Bourdieu présente le capital culturel comme une manière d'expliquer les disparités de réussite scolaire et sociale en fonction des origines sociales des individus. En d'autres termes, il démontre que la culture, bien loin d'être un phénomène neutre, est un instrument de reproduction des inégalités. Plutôt que de se concentrer exclusivement sur les facteurs économiques, Bourdieu ouvre un champ d'analyse sur ce qui est souvent considéré comme intangible : la culture et son influence sur les comportements et les opportunités. Dans ce contexte, le capital culturel devient une clé pour comprendre où et comment se construisent les hiérarchies sociales.

Ce concept se décline en plusieurs formes, chacune jouant un rôle spécifique dans la dynamique sociale. Comment ces différentes modalités de capital culturel interagissent-elles pour façonner le parcours de vie des individus ? Nous allons explorer cette question en nous penchant sur les trois formes de capital culturel identifiées par Bourdieu : le capital incorporé, le capital objectivé et le capital institutionnalisé.

Sommaire
  1. Le capital culturel incorporé
  2. Le capital culturel objectivé
  3. Le capital culturel institutionnalisé
  4. Critiques du concept de capital culturel
  5. Conclusion

Le capital culturel incorporé

La première forme, le capital culturel incorporé, se réfère à l'ensemble des dispositions durables que l'individu acquiert par le biais d'un processus de socialisation.
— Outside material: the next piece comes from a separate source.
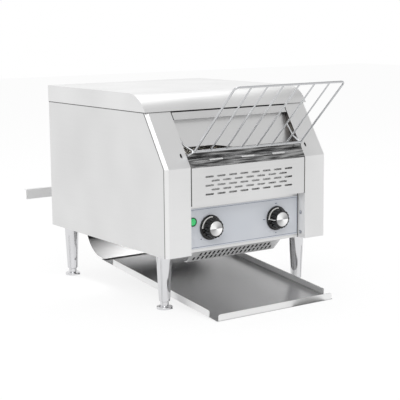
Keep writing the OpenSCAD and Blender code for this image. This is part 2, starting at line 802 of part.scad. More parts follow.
module sprocket(y, z, bore) {
    translate([chain_x, y, z]) rotate([0, 90, 0]) difference() {
        union() {
            cylinder(h = chain_w, r = sprocket_r - 2.4);
            for (a = [0 : 30 : 330]) rotate([0, 0, a]) translate([sprocket_r - 4, -1.2, 1])
                cube([3.6, 2.4, chain_w - 2]);
            translate([0, 0, -5]) cylinder(h = 6, d = bore + 8);
        }
        if (bore > output_d) translate([0, 0, -6]) cylinder(h = 14, d = bore);
    }
}

module motor_sprocket() {
    dark_metal() {
        sprocket(motor_y, motor_h, output_d);
        rod([cheek_x + sheet + 18, motor_y, motor_h], [chain_x + 1, motor_y, motor_h], output_d);
    }
}

module chain_sprocket() { dark_metal() sprocket(rear_shaft, shaft_h, shaft_d); }

module drive_chain() {
    dy = rear_shaft - motor_y;
    dz = shaft_h - motor_h;
    span = norm([dy, dz]);
    color([0.25, 0.25, 0.25]) yz_plate(chain_x, chain_x + chain_w)
        translate([motor_y, motor_h]) rotate(atan2(dz, dy)) difference() {
            oval(span, sprocket_r + 3.2);
            oval(span, sprocket_r + gap);
        }
}

// ---- ramp and tray ----

ramp_t = 1;
ramp_x = cheek_x - gap;
ramp_high = shaft_h + ramp_rise;
ramp_edge = 8;                      // the flat end in front of the curve
tray_front = front - tray_reach;
tray_gap = 2;                       // air between the ramp's end and the tray's floor
tray_t = 1.2;
tray_w = 2 * (cheek_x + 0.2);
ramp_foot = ramp_y - ramp_r;        // Y at which the curve is level
tray_over = (ramp_foot - tray_front) * tan(tray_tilt) + tray_t / cos(tray_tilt);
ramp_low = tray_over + tray_gap;    // height of the ramp's lowest underside

module discharge_ramp() {
    c = [ramp_foot, ramp_low + ramp_t + ramp_r];
    polished() yz_plate(-ramp_x, ramp_x) {
        difference() {
            translate(c) circle(r = ramp_r + ramp_t, $fn = 96);
            translate(c) circle(r = ramp_r, $fn = 96);
            translate(c - [2 * ramp_r, 2 * ramp_r]) square([2 * ramp_r, 4 * ramp_r]);
            translate(c - [2 * ramp_r, 0]) square([4 * ramp_r, 2 * ramp_r]);
        }
        translate([ramp_y, c[1] - eps]) square([ramp_t, ramp_high - c[1] + eps]);
        translate([ramp_foot - ramp_edge, ramp_low]) square([ramp_edge + eps, ramp_t]);
    }
}

tray_end = ramp_foot + tray_under;
tray_len = (tray_end - tray_front) / cos(tray_tilt);

// Bracket under the ramp, with a lip that the tray's rear edge rests on
module tray_rest() {
    lip_y = tray_end - 9;
    under = (lip_y - tray_front) * tan(tray_tilt) - 0.4;
    x = ramp_x - 14;
    join = tray_end + 22.2;
    steel() difference() {
        yz_plate(-x, x) polygon([[lip_y, under - sheet], [join, under - sheet], [join, ramp_low + 8],
            [join - sheet, ramp_low + 8], [join - sheet, under], [lip_y, under]]);
        yz_plate(-x - 1, x + 1) translate([ramp_foot, ramp_low + ramp_t + ramp_r])
            circle(r = ramp_r + ramp_t, $fn = 96);
    }
}

module catch_tray() {
    flange_start = 24;
    flange_end = tray_len - 44;
    r = 4;
    polished() translate([0, tray_front, 0]) rotate([tray_tilt, 0, 0]) {
        block([-tray_w / 2, 0, 0], [tray_w / 2, tray_len, tray_t]);
        for (s = [-1, 1]) mirror([s < 0 ? 1 : 0, 0, 0])
            yz_plate(tray_w / 2 - tray_t, tray_w / 2) {
                translate([flange_start, 0]) square([flange_end - flange_start, tray_lip - r]);
                translate([flange_start + r, 0]) square([flange_end - flange_start - r, tray_lip]);
                translate([flange_start + r, tray_lip - r]) circle(r = r, $fn = 32);
            }
        rotate([90, 0, 0]) translate([0, 0, -tray_t]) linear_extrude(tray_t) {
            translate([-tray_w / 2 + 3, 0]) square([tray_w - 6, tray_lip - r]);
            translate([-tray_w / 2 + 3 + r, 0]) square([tray_w - 6 - 2 * r, tray_lip]);
            for (s = [-1, 1]) translate([s * (tray_w / 2 - 3 - r), tray_lip - r]) circle(r = r, $fn = 32);
        }
    }
}

// ---- feed rack ----

rack_y = front + rack_foot;
rack_z = lip_high + 4;
rack_x = cheek_x - rack_inset;
rack_pitch = 2 * rack_x / (rack_rods + 1);

module rack_plane() {
    translate([0, rack_y, rack_z]) rotate([180 - rack_angle, 0, 0]) children();
}

module bead(p, d) {
    translate(p) sphere(d = d * 1.08, $fn = 24);
}

module feed_rack() {
    bend = 9;
    lower_d = rack_wire + 1;
    chrome() {
        rack_plane() {
            for (s = [-1, 1]) {
                rod([s * rack_x, 0, 0], [s * rack_x, rack_len - bend, 0], rack_wire);
                translate([s * (rack_x - bend), rack_len - bend, 0]) rotate([0, 0, s > 0 ? 0 : 90])
                    rotate_extrude(angle = 90) translate([bend, 0]) circle(d = rack_wire, $fn = 24);
            }
            rod([-rack_x + bend, rack_len, 0], [rack_x - bend, rack_len, 0], rack_wire);
            for (i = [1 : rack_rods])
                rod([i * rack_pitch - rack_x, 0, 0], [i * rack_pitch - rack_x, rack_len, 0], rod_wire);
            rod([-rack_x - 4, 0, 0], [rack_x + 4, 0, 0], lower_d);
        }
        for (s = [-1, 1]) {
            // an arm goes back from the crossbar's end to the hinge pin, and a short leg rests on the lip
            a = [s * rack_x, rack_y, rack_z];
            b = [s * (rack_x + 5.2), rack_pin_y - 21, rack_pin_h - 21.5];
            c = [s * (rack_x + 7), rack_pin_y, rack_pin_h];
            rest_h = lip_high - 3;
            rest = [s * (rack_x + 8), face_y(rest_h) - (rod_wire / 2 + gap) / cos(lean_angle), rest_h];
            rod(a, b, rod_wire);
            bead(b, rod_wire);
            rod(b, c, rod_wire);
            bead(c, rod_wire);
            rod(c, c + [s * 10.6, 0, 0], rod_wire);
            rod(a, rest, rod_wire);
            bead(rest, rod_wire);
        }
    }
}

// ---- legs, feet and spacer ----

leg_foot_h = 14;
thread_d = 10;
stud_d = 8;

module leg(x, y) {
    chrome() translate([x, y, 0]) {
        difference() {
            translate([0, 0, leg_foot_h + gap])
                cylinder(h = under_h - leg_foot_h - gap, d1 = leg_low_d, d2 = leg_top_d);
            translate([0, 0, leg_foot_h - 1]) cylinder(h = 32, d = thread_d + 2 * run_fit, $fn = 32);
        }
        translate([0, 0, under_h - eps]) cylinder(h = sheet + 9, d = stud_d, $fn = 32);
    }
}

module foot(x, y) {
    chrome() translate([x, y, 0]) {
        cylinder(h = 4, d = foot_d);
        translate([0, 0, 4]) cylinder(h = 1.5, d1 = foot_d, d2 = foot_d - 4);
        cylinder(h = leg_foot_h, d = 16);
        cylinder(h = leg_foot_h + 26, d = thread_d, $fn = 32);
    }
}

module leg_front_left() { leg(-leg_x, front + leg_front); }
module leg_front_right() { leg(leg_x, front + leg_front); }
module leg_rear_left() { leg(-leg_x, back - leg_rear); }
module leg_rear_right() { leg(leg_x, back - leg_rear); }
module foot_front_left() { foot(-leg_x, front + leg_front); }
module foot_front_right() { foot(leg_x, front + leg_front); }
module foot_rear_left() { foot(-leg_x, back - leg_rear); }
module foot_rear_right() { foot(leg_x, back - leg_rear); }

module leg_nuts() {
    color([0.70, 0.70, 0.70]) for (x = [-leg_x, leg_x], y = [front + leg_front, back - leg_rear])
        translate([x, y, floor_h]) difference() {
            cylinder(h = 6.5, d = 15, $fn = 6);
            translate([0, 0, -1]) cylinder(h = 9, d = stud_d + 0.1, $fn = 32);
        }
}

bar_y = rear_in + spacer_reach - spacer_lip + sheet;

module rear_spacer() {
    z1 = spacer_h + spacer_w;
    steel() difference() {
        union() {
            block([-side_x, bar_y - 1.5, spacer_h], [side_x, bar_y, z1]);
            block([-side_x, bar_y - 1.5, z1 - 1.5], [side_x, bar_y + spacer_lip, z1]);
            for (s = [-1, 1]) mirror([s < 0 ? 1 : 0, 0, 0]) {
                block([arm_x, rear_in, spacer_h], [arm_x + arm_t, bar_y - 1, z1]);
                block([arm_x, rear_in, spacer_h], [arm_x + 22, rear_in + arm_t, z1]);
            }
        }
        for (s = [-1, 1]) translate([s * spacer_screw_x, rear_in - 1, spacer_h + spacer_w / 2])
            rotate([-90, 0, 0]) cylinder(h = 5, d = screw_hole, $fn = 24);
    }
}

// ---- electrics and fasteners ----

module cable_gland() {
    black_plastic() translate([gland_x, rear_y, gland_h]) rotate([-90, 0, 0]) difference() {
        union() {
            translate([0, 0, -5]) cylinder(h = 5, d = 22, $fn = 6);
            cylinder(h = sheet, d = gland_d);
            translate([0, 0, sheet]) cylinder(h = 5, d = 24, $fn = 6);
            translate([0, 0, sheet + 5]) cylinder(h = 9, d1 = 20, d2 = 15);
        }
        translate([0, 0, -6]) cylinder(h = 30, d = 9);
    }
}

module terminal_block() {
    x = -cheek_x - 40;
    y = back - 110;
    color([0.93, 0.92, 0.88]) difference() {
        union() {
            block([x, y, floor_h], [x + 20, y + 48, floor_h + 12]);
            for (i = [0 : 4])
                block([x + 2, y + 2 + i * 9.2, floor_h + 11], [x + 18, y + 9 + i * 9.2, floor_h + 18]);
        }
        for (i = [0 : 4])
            translate([x + 10, y + 5.5 + i * 9.2, floor_h + 6]) cylinder(h = 20, d = 4, $fn = 24);
    }
}

screw_head_d = 6.5;

// A pan-head screw: p is the seat under its head, turn sends the head outwards
module screw(p, turn, reach) {
    translate(p) rotate(turn) {
        cylinder(h = 1.4, d = screw_head_d, $fn = 24);
        translate([0, 0, 1.4]) cylinder(h = 0.8, d1 = screw_head_d, d2 = screw_head_d - 2.4, $fn = 24);
        translate([0, 0, -reach]) cylinder(h = reach + eps, d = screw_hole - 0.2, $fn = 24);
    }
}

module case_screws() {
    color([0.60, 0.60, 0.62]) {
        // each flange's return to the cheek behind it
        for (z = return_screws, s = [-1, 1])
            screw([s * throat_x, return_screw_y, z], [0, -s * 90, 0], cheek_x + sheet + 3 - throat_x);
        // side panels to the rear panel
        for (z = rear_screws, s = [-1, 1]) screw([s * (side_x - 6), back, z], [-90, 0, 0], 2 * sheet + 4);
        // spacer feet on the rear panel
        for (s = [-1, 1])
            screw([s * spacer_screw_x, rear_in + arm_t, spacer_h + spacer_w / 2], [-90, 0, 0],
                arm_t + sheet + 4);
    }
}

roof_cover();
side_panel_left();
side_panel_right();
rear_panel();
base_plate();
cheek_left();
cheek_right();
header_strip();
feed_lip();
vent_panel();
control_panel();
control_label();
control_cover();
lower_guard();
feed_shield();
upper_reflector();
lower_reflector();
upper_heaters();
lower_heaters();
heater_caps();
conveyor_belt();
drive_shaft();
idler_shaft();
drive_wheels();
idler_wheels();
shaft_bushes();
gearmotor();
motor_sprocket();
chain_sprocket();
drive_chain();
fan_frame();
fan_rotor();
heat_switch();
speed_regulator();
heat_knob();
heat_knob_cap();
heat_knob_shaft();
speed_knob();
speed_knob_cap();
speed_knob_shaft();
lamp_body();
lamp_lens();
discharge_ramp();
tray_rest();
catch_tray();
feed_rack();
leg_front_left();
leg_front_right();
leg_rear_left();
leg_rear_right();
foot_front_left();
foot_front_right();
foot_rear_left();
foot_rear_right();
leg_nuts();
rear_spacer();
cable_gland();
terminal_block();
case_screws();
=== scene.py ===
"""Dresses the conveyor toaster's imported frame.

The frame gives every piece its size and place, in metres: +Z up, the front faces -Y. This script gives
the pieces their finishes, builds the ones that need a finer form (bent wire, pressed sheet, turned metal,
moulded knobs, woven belt), and sets the studio round them.
"""

from __future__ import annotations

import logging
import math
from collections.abc import Callable, Iterable, Sequence
from dataclasses import dataclass
from enum import Enum

import bmesh
import bpy
from mathutils import Matrix, Vector

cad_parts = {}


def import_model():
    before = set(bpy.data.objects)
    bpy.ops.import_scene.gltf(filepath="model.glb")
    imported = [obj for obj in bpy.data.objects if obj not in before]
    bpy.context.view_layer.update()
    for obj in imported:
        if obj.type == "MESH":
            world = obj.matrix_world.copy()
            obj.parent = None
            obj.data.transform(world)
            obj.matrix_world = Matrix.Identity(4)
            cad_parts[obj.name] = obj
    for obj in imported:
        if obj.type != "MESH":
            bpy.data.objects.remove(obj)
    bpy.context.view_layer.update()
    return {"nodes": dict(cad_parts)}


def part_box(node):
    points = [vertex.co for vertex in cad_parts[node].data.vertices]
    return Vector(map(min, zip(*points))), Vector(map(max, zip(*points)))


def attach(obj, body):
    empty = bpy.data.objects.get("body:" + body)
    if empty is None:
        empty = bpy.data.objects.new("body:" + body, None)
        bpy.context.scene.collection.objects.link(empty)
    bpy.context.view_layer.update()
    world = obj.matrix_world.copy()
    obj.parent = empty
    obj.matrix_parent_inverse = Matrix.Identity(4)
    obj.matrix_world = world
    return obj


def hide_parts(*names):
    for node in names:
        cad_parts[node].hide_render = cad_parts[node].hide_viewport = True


LOG = logging.getLogger("toaster")
MM = 0.001
CORNERS = ("front_left", "front_right", "rear_left", "rear_right")

BMesh, BMFace = bmesh.types.BMesh, bmesh.types.BMFace
Node, Socket, Tree = bpy.types.Node, bpy.types.NodeSocket, bpy.types.NodeTree
Inputs = dict[str | int, object]
Point = tuple[float, float, float]


class Axis(Enum):
    """A direction of the row frame, as the index of its coordinate."""

    X = 0
    Y = 1
    Z = 2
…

Ce processus commence dès l'enfance et se prolonge tout au long de la vie. Il s'agit des compétences et des capacités culturelles intégrées, telles que la maîtrise du langage, la manière de se comporter dans différents contextes sociaux, ou encore le goût pour certaines formes d'art. Ces caractéristiques, souvent invisibles et difficiles à quantifier, sont néanmoins déterminantes dans le rapport qu'une personne entretient avec la culture.

Le capital incorporé est donc le résultat d'un apprentissage social et familial. Par exemple, un enfant issu d'une famille où la lecture est valorisée aura plus de chances de développer une compétence linguistique élaborée que celui dont les parents ne lisent pas. C'est à travers cet apprentissage intime et répétitif que se bâtissent les fondations de l'habitus culturel d'un individu, influençant ainsi ses choix et ses aspirations futures. En ce sens, le capital culturel incorporé est profondément lié à l'identité et à la position sociale d'un individu.

Bourdieu insiste sur le fait que cette forme de capital est difficilement transformable. Les compétences et dispositions acquises se diffusent dans tous les aspects de la vie et peuvent contribuer à créer des cycles de réussite ou d'échec. Ainsi, l'acquisition de ce capital ne se limite pas à une simple accumulation de savoirs ou de compétences, mais elle façonne surtout la manière dont les individus se perçoivent et se confrontent au monde.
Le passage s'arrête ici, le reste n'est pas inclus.